Smith was selected for the astronaut program in May 1980. In addition to being pilot on the Challenger, he had been slated to pilot a future shuttle mission which had been scheduled for Fall of 1986.

Astronaut Michael J. Smith, NASA photo (8 January 1981)
Source: Wikipedia ( unavailable January 2020)

1986 11:39:13 EST (GMT -5:00:00)
Died, Ronald McNair, NASA astronaut (STS 41-B, STS 51-L/Challenger 10; 7d 23.25h in spaceflight)

Ronald Erwin McNair (21 October 1950 - 28 January 1986) was one of the astronauts killed in the launch of the Space Shuttle Challenger, mission STS 51-L.

Dr. McNair received a B.S. in physics from North Carolina A&T State University in 1967, and a Ph.D. in the same discipline from the Massachusetts Institute of Technology in 1976. He also received honorary doctorates in 1978, 1980 and 1984. After graduation from MIT, he became a staff physicist at the Hughes Research Laboratories.

During the 1970s actress Nichelle Nichols of Star Trek fame was employed by NASA to recruit minority candidates for the space program. Dr. McNair became one of these candidates, was selected for the astronaut program in 1978 and had flown a mission on the Challenger in February 1984 as a mission specialist.

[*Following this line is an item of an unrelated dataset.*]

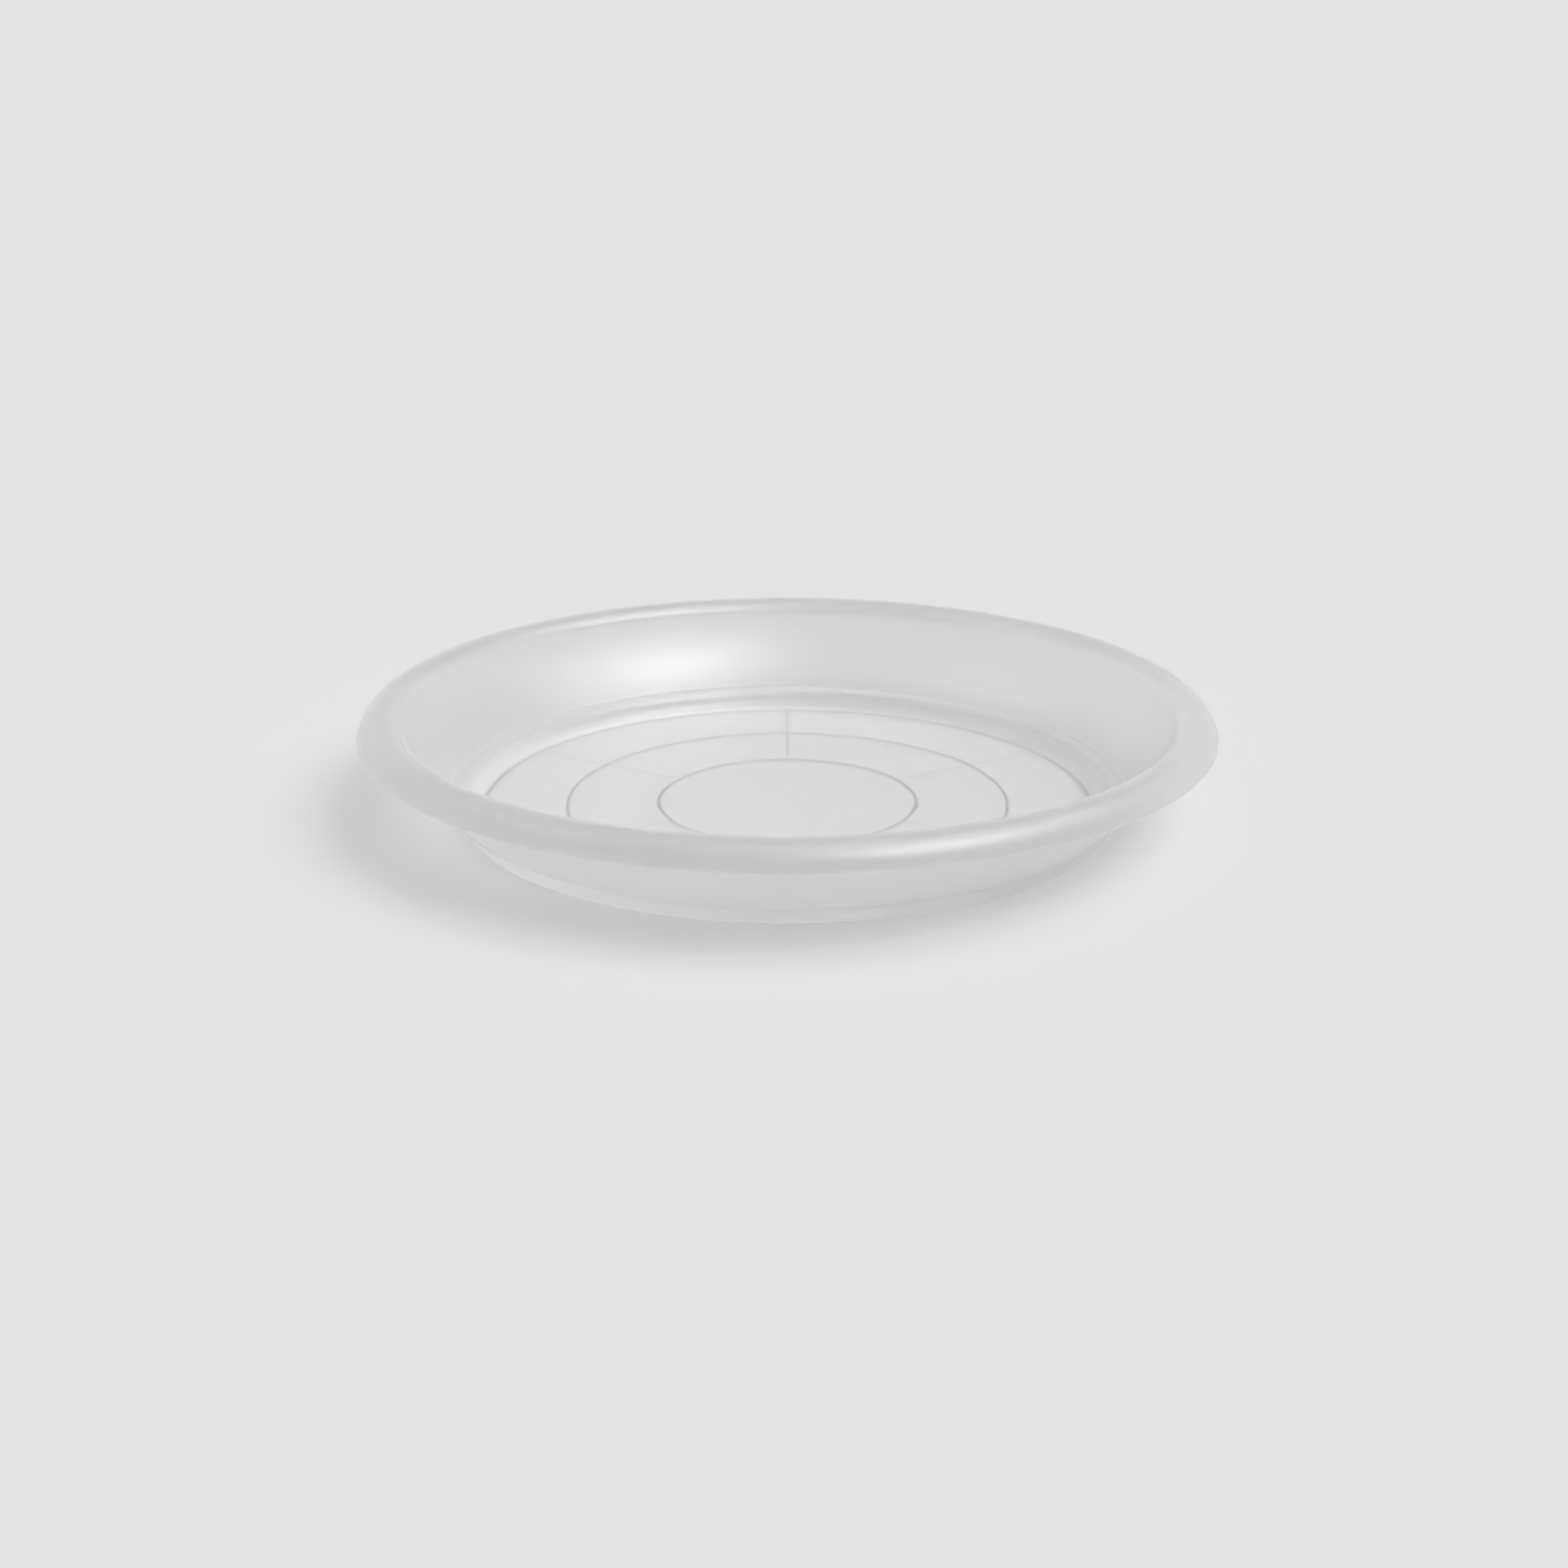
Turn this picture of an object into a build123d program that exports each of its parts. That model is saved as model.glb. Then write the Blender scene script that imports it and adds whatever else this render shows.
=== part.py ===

Dr. McNair was a saxophonist; before the mission he worked with composer Jean Michel Jarre on a piece of music, Rendez-vous VI. It was intended that he would record his saxophone solo on board Challenger, making it the first piece of music played in space. After the disaster, the piece was renamed Ron's Piece.

Astronaut Ron McNair, NASA photo S78-35300 (21 January 1978)
Source: NASA Image and Video Library

T. Niijima and T. Urata discovered asteroid #3585.